À nouveau, ces éléments de réflexion, d'introspection ne constituent pas la composante essentielle du récit, n'écrasent pas les autres. En particulier, ce tome représente aussi une lecture très drôle. Alana a conservé son franc parler, quitte à froisser le père de Marko, Gwendolyn traite Mama Sun de Mama Cellulite pour un effet des plus cocasses, les réparties de Lying Cat (détecteur de mensonge incarné sous forme féline) font mouche à chaque fois en mettant à nu l'hypocrisie d'un interlocuteur, et Staples n'est pas en reste avec cette apparition ectoplasmique qui fait un doigt d'honneur discret.

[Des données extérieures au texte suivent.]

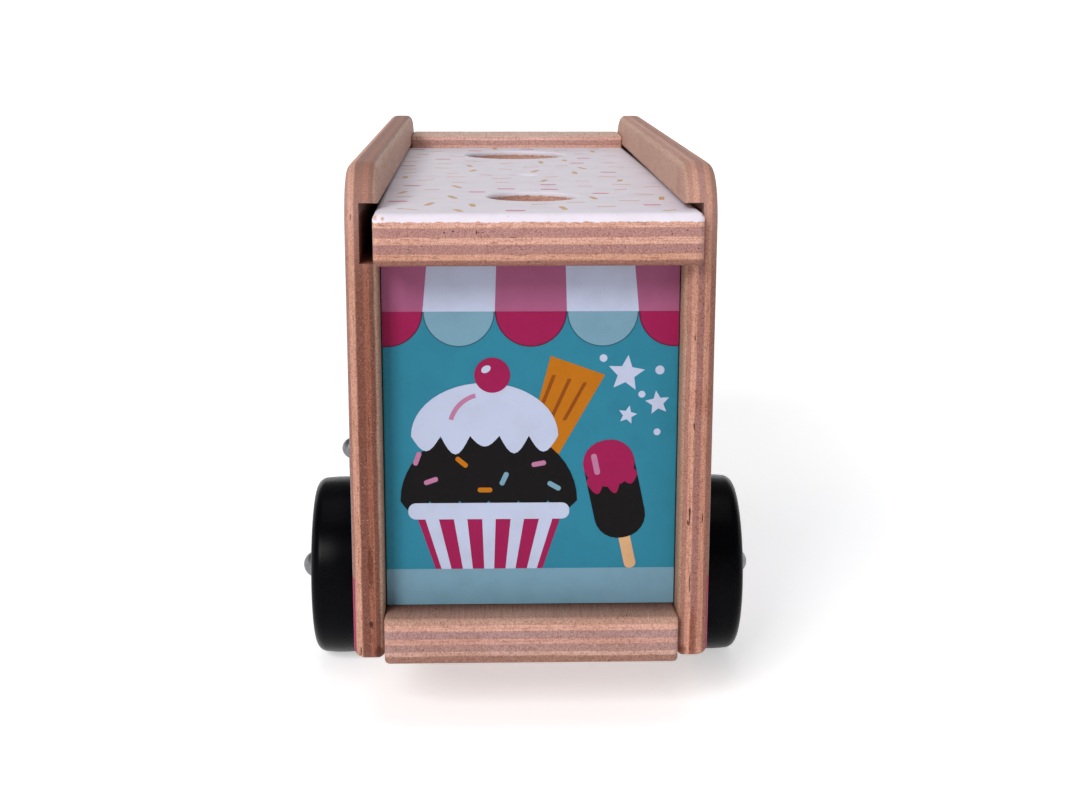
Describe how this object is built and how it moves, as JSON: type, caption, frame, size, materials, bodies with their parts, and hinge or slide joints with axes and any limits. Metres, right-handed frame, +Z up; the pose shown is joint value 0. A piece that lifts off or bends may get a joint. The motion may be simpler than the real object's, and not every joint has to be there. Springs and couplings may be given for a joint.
{
  "type": "wooden toy ice cream truck",
  "caption": "Wooden push-along toy ice cream truck: a plywood box body on wooden wheels, open inside, with a sliding roof lid that has holes to stand toy cones in.",
  "frame": {"origin": "on the ground, at the middle of the truck's outer box with the lid closed", "axes": "+X to the truck's right, +Y forward, +Z up"},
  "size_m": [0.1438, 0.2696, 0.1622],
  "materials": {
    "side_board": "satin plywood with a printed outer face in teal, pink and white",
    "bare_ply": "bare sanded plywood with open edge plies",
    "printed_panel": "satin print in teal, pink and white on plywood",
    "printed_lid": "satin white paint with printed sprinkles on plywood",
    "black_wheel": "satin black lacquer on turned beech",
    "steel": "zinc plated, slightly dull"
  },
  "bodies": {
    "body": {"side_board_left": "side_board", "side_board_right": "side_board", "floor_board": "bare_ply", "rear_panel": "printed_panel", "front_panel": "printed_panel", "front_header": "bare_ply", "rear_axle": "steel", "front_axle": "steel", "axle_cap_rear_left": "steel", "axle_cap_rear_right": "steel", "axle_cap_front_left": "steel", "axle_cap_front_right": "steel"},
    "lid": {"roof_lid": "printed_lid"},
    "wheel_rear_left": {"wheel_rear_left": "black_wheel"},
    "wheel_rear_right": {"wheel_rear_right": "black_wheel"},
    "wheel_front_left": {"wheel_front_left": "black_wheel"},
    "wheel_front_right": {"wheel_front_right": "black_wheel"}
  },
  "joints": [
    {"name": "lid_slide", "type": "slide", "parent": "body", "child": "lid", "axis": [0, -1, 0], "range_m": [0, 0.235]},
    {"name": "wheel_rear_left_spin", "type": "hinge", "parent": "body", "child": "wheel_rear_left", "pos_m": [-0.0598, -0.0607, 0.0283], "axis": [1, 0, 0], "continuous": true},
    {"name": "wheel_rear_right_spin", "type": "hinge", "parent": "body", "child": "wheel_rear_right", "pos_m": [0.0598, -0.0607, 0.0283], "axis": [1, 0, 0], "continuous": true},
    {"name": "wheel_front_left_spin", "type": "hinge", "parent": "body", "child": "wheel_front_left", "pos_m": [-0.0598, 0.0898, 0.0283], "axis": [1, 0, 0], "continuous": true},
    {"name": "wheel_front_right_spin", "type": "hinge", "parent": "body", "child": "wheel_front_right", "pos_m": [0.0598, 0.0898, 0.0283], "axis": [1, 0, 0], "continuous": true}
  ]
}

L'aspect purement graphique du récit s'est amélioré par rapport au tome précédent. Staples se montre plus habile et sophistiquée dans sa façon de dessiner les éléments les plus extravagants du scénario (oui, je pense encore à ces testicules), ou les plus malins. Vaughan s'amuse à montrer que les personnages ne parlent pas tous la même langue (certains parlent bleu, littéralement, c'est-à-dire que le texte dans le phylactère est écrit en couleur bleu). Staples a amélioré en particulier sa conception des arrières plans, et son dosage entre leur aspect détaillé, ou leur caractère flou comme si la mise au point était mal faite. Elle a atteint un point d'équilibre où son travail à l'infographie présente le bon niveau d'information visuelle en fonction des nécessités de la séquence. L'encrage n'est utilisé que pour détourer les silhouettes des personnages, pas pour les décors. Ces derniers sont représentés directement à la couleur, les différentes teintes permettant de distinguer une forme d'une autre, de figurer les variations de luminosité et d'installer une ambiance spécifique par l'usage de plusieurs nuances d'une même teinte. Par l'utilisation de couleurs identiques, elle peut ainsi évoquer rapidement le décor détaillé de la case précédente par quelques aplats géométriques, en focalisant l'attention du lecteur sur les personnages au premier plan, établissant ainsi une hiérarchisation de l'information visuelle.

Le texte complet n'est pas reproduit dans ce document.